The execution of Pedris, at 8 a.m. on 7th July 1915, has been vividly recounted by A. E. Goonesinghe. He was among the patriots who had been unjustifiably imprisoned in the Welikada Jail.
He said that Pedris had made a request that he be executed by a Punjabi firing squad, rather than a British squad, as they were non Christians and Asians. The British complied and a Punjabi firing squad was named to execute Pedris who had been strapped onto a chair and was blindfolded. Pedris offered his own handkerchief to blindfold him.
Goonesinghe who was watching the execution from his prison cell window says that although one bullet struck Pedris's body it did not result in his death and the British officer who was present at the execution used his own revolver to lodge the fatal bullet in Pedris's body. Dunuge Edward Henry Pedris, who was just 26 years of age, was buried in the Kanatte cemetery in great secrecy at midnight in the midst of martial law, which had been declared in the island, perhaps for the first time under British rule.

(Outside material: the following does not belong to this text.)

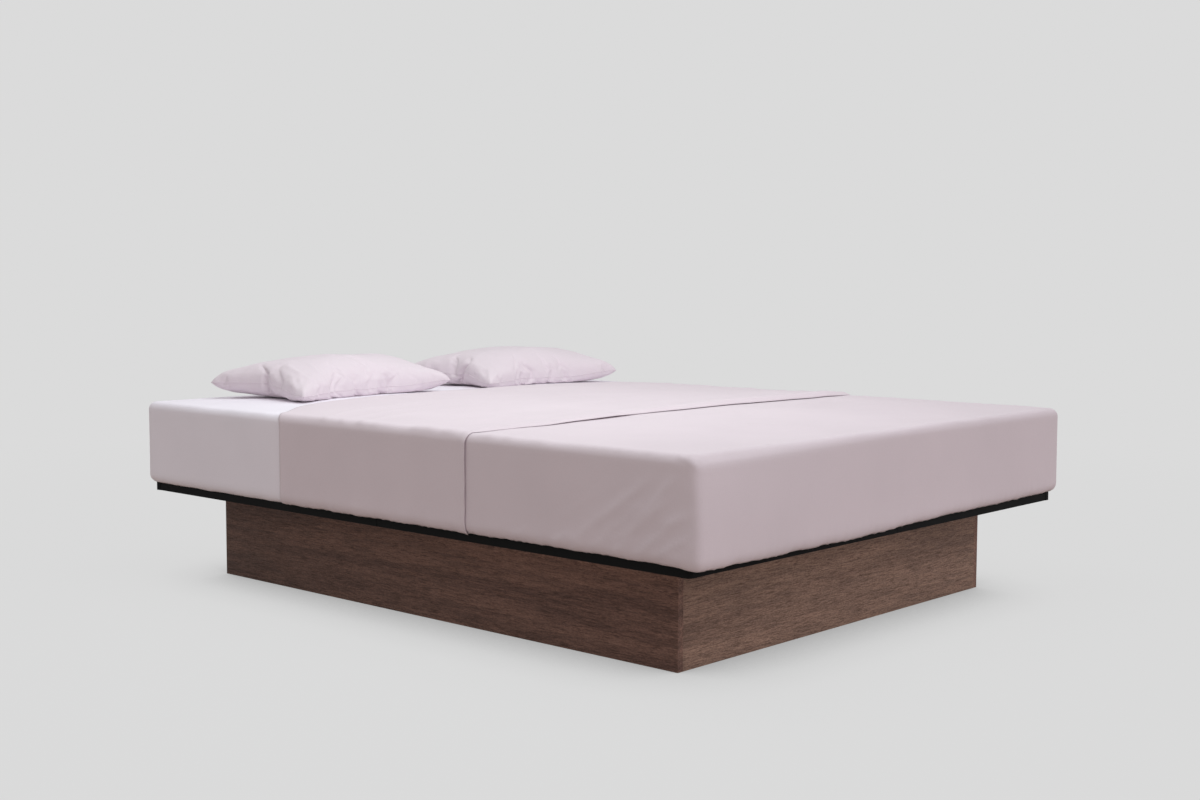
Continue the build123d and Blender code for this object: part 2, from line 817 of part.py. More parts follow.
def pillow_rest(name):
    """The height of the sheet's highest place under a pillow's flat."""
    middle_x, middle_y = pillow_middle(name)
    turn = radians(pillow_places[name]["turn"])
    half_width = pillow_width / 2 - pillow_underside_reach
    half_depth = pillow_depth / 2 - pillow_underside_reach + pillow_top_bow
    heights = []
    for share in (-1, -0.5, 0, 0.5, 1):
        along, across = share * half_width, -half_depth
        x = middle_x + along * cos(turn) - across * sin(turn)
        y = middle_y + along * sin(turn) + across * cos(turn)
        heights.append(crown_height(x, y, fitted_sheet_inset))
    return max(heights)


def pillow_place(name):
    """Where a pillow's seam lies, so that its underside clears the sheet beneath it."""
    seam = pillow_rest(name) + soft_clearance + pillow_underside
    return Pos(*pillow_middle(name), seam) * Rot(0, 0, pillow_places[name]["turn"])


def pillow_case(name):
    return pillow_place(name) * (pillow_form(0) - pillow_form(pillow_cloth))


def pillow_filling(name):
    return pillow_place(name) * pillow_form(pillow_cloth + soft_clearance)


# The whole bed, by node


def pedestal_nodes():
    nodes = {"pedestal_long_support": long_support()}
    for name, y in cross_supports.items():
        nodes["pedestal_cross_support_" + name] = cross_support(y)
    for name, x_sign in sides.items():
        nodes["pedestal_side_panel_" + name] = side_panel(x_sign)
    for name, y_sign in ends.items():
        nodes["pedestal_" + name + "_panel"] = end_panel(y_sign)
    for end, y_sign in ends.items():
        for side, x_sign in sides.items():
            nodes["corner_block_" + end + "_" + side] = corner_block(x_sign, y_sign)
    nodes["corner_block_screws"] = screw_group(all_screws(block_screw_places))
    return nodes


def deck_nodes():
    nodes = {"deck_screws": screw_group(all_screws(deck_screws_of))}
    for end, y_sign in ends.items():
        for side, x_sign in sides.items():
            place = end + "_" + side
            nodes["deck_board_" + place] = deck_board(x_sign, y_sign)
            nodes["corner_cap_" + place] = corner_cap(x_sign, y_sign)
            nodes["edging_long_" + place] = edging(
                deck_length / 2, deck_width / 2, False, x_sign, y_sign
            )
            nodes["edging_end_" + place] = edging(
                deck_width / 2, deck_length / 2, True, y_sign, x_sign
            )
    return nodes


def mattress_nodes():
    nodes = {
        "base_cover": base_cover(),
        "top_cover": top_cover(),
        "zip_lower": zip_half(-1),
        "zip_upper": zip_half(1),
        "zip_slider": zip_slider(),
        "base_pad": base_pad(),
        "safety_liner": safety_liner(),
        "foam_divider": foam_divider(),
        "valve_bodies": both_valves(valve_body()),
        "valve_plugs": both_valves(valve_plug()),
    }
    nodes.update(foam_rails())
    for name, x_sign in sides.items():
        nodes["heater_pad_" + name] = heater_pad(x_sign)
        nodes["water_core_" + name] = water_core(x_sign)
        nodes["fibre_insert_" + name] = fibre_insert(x_sign)
        nodes["valve_cap_" + name] = at_valve(valve_cap(), x_sign)
    return nodes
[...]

The British never officially disclosed as to when and where Pedris had been buried. The British refused to hand over the body to his grieving parents in order to arrange a Buddhist burial with attendant religious rites. However the influential D. D. Pedris had been able to place persons who were in hiding in and around Kanatte to view the secret transportation of the body to the burial site at the cemetery. Before the burial, that had not been recorded in the General Cemetery registers, the British had come to know that his father D. D. Pedris had owned several family burial plots at Kanatte and one of these plots was chosen for the burial. Except for one or two family members, no one knew the exact location. D. D. Pedris was silent on the matter as he did not want any more of his family members imprisoned by the British. Matters were made worse, for he had not only lost his only son whom he hoped would manage his enormous assets but he also lost two of his sons-in-laws who had also been imprisoned in the Welikade and Jaffna jails. He died later, a broken man and his wife Mallino became a Dasa Sil Upasikawa.